> **TASK DIRECTIONS**: Reproduce the material in full, exactly as written.

> **RAW DATA**:
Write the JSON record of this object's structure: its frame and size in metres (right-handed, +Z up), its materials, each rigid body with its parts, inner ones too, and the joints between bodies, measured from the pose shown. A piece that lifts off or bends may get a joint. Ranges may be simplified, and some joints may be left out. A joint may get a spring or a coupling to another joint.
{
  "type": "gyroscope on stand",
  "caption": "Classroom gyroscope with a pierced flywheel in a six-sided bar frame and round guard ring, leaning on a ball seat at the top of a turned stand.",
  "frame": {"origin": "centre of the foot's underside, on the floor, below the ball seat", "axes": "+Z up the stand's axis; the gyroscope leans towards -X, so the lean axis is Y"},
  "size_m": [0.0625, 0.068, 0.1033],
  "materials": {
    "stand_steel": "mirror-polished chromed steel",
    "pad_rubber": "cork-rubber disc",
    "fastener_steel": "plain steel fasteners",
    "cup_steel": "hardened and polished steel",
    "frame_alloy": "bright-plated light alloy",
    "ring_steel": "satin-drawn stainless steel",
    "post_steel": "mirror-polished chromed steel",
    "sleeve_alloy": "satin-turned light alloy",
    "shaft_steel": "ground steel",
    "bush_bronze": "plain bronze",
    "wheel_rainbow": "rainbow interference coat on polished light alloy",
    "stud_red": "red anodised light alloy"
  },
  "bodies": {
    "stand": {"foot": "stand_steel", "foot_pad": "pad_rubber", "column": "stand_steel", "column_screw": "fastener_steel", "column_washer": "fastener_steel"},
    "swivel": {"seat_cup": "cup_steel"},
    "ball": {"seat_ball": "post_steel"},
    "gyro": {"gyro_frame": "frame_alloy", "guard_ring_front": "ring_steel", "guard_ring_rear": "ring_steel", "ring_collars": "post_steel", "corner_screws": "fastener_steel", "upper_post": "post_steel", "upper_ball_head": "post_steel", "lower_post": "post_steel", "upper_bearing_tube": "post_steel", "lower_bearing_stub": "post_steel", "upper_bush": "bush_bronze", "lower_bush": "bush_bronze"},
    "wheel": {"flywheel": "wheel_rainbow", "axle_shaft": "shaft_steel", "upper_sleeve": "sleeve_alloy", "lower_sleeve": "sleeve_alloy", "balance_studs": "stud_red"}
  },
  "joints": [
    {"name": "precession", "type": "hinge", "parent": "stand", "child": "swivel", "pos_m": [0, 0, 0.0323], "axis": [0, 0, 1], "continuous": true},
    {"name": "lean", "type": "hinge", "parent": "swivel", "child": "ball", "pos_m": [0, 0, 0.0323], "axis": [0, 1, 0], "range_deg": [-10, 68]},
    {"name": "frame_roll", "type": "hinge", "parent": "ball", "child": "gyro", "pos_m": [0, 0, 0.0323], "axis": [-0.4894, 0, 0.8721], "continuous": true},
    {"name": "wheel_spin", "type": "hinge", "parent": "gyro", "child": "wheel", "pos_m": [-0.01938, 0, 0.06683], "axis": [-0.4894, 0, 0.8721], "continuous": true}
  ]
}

> **SOLUTION FOR THIS EXERCISE**:
Write the JSON record of this object's structure: its frame and size in metres (right-handed, +Z up), its materials, each rigid body with its parts, inner ones too, and the joints between bodies, measured from the pose shown. A piece that lifts off or bends may get a joint. Ranges may be simplified, and some joints may be left out. A joint may get a spring or a coupling to another joint.
{
  "type": "gyroscope on stand",
  "caption": "Classroom gyroscope with a pierced flywheel in a six-sided bar frame and round guard ring, leaning on a ball seat at the top of a turned stand.",
  "frame": {"origin": "centre of the foot's underside, on the floor, below the ball seat", "axes": "+Z up the stand's axis; the gyroscope leans towards -X, so the lean axis is Y"},
  "size_m": [0.0625, 0.068, 0.1033],
  "materials": {
    "stand_steel": "mirror-polished chromed steel",
    "pad_rubber": "cork-rubber disc",
    "fastener_steel": "plain steel fasteners",
    "cup_steel": "hardened and polished steel",
    "frame_alloy": "bright-plated light alloy",
    "ring_steel": "satin-drawn stainless steel",
    "post_steel": "mirror-polished chromed steel",
    "sleeve_alloy": "satin-turned light alloy",
    "shaft_steel": "ground steel",
    "bush_bronze": "plain bronze",
    "wheel_rainbow": "rainbow interference coat on polished light alloy",
    "stud_red": "red anodised light alloy"
  },
  "bodies": {
    "stand": {"foot": "stand_steel", "foot_pad": "pad_rubber", "column": "stand_steel", "column_screw": "fastener_steel", "column_washer": "fastener_steel"},
    "swivel": {"seat_cup": "cup_steel"},
    "ball": {"seat_ball": "post_steel"},
    "gyro": {"gyro_frame": "frame_alloy", "guard_ring_front": "ring_steel", "guard_ring_rear": "ring_steel", "ring_collars": "post_steel", "corner_screws": "fastener_steel", "upper_post": "post_steel", "upper_ball_head": "post_steel", "lower_post": "post_steel", "upper_bearing_tube": "post_steel", "lower_bearing_stub": "post_steel", "upper_bush": "bush_bronze", "lower_bush": "bush_bronze"},
    "wheel": {"flywheel": "wheel_rainbow", "axle_shaft": "shaft_steel", "upper_sleeve": "sleeve_alloy", "lower_sleeve": "sleeve_alloy", "balance_studs": "stud_red"}
  },
  "joints": [
    {"name": "precession", "type": "hinge", "parent": "stand", "child": "swivel", "pos_m": [0, 0, 0.0323], "axis": [0, 0, 1], "continuous": true},
    {"name": "lean", "type": "hinge", "parent": "swivel", "child": "ball", "pos_m": [0, 0, 0.0323], "axis": [0, 1, 0], "range_deg": [-10, 68]},
    {"name": "frame_roll", "type": "hinge", "parent": "ball", "child": "gyro", "pos_m": [0, 0, 0.0323], "axis": [-0.4894, 0, 0.8721], "continuous": true},
    {"name": "wheel_spin", "type": "hinge", "parent": "gyro", "child": "wheel", "pos_m": [-0.01938, 0, 0.06683], "axis": [-0.4894, 0, 0.8721], "continuous": true}
  ]
}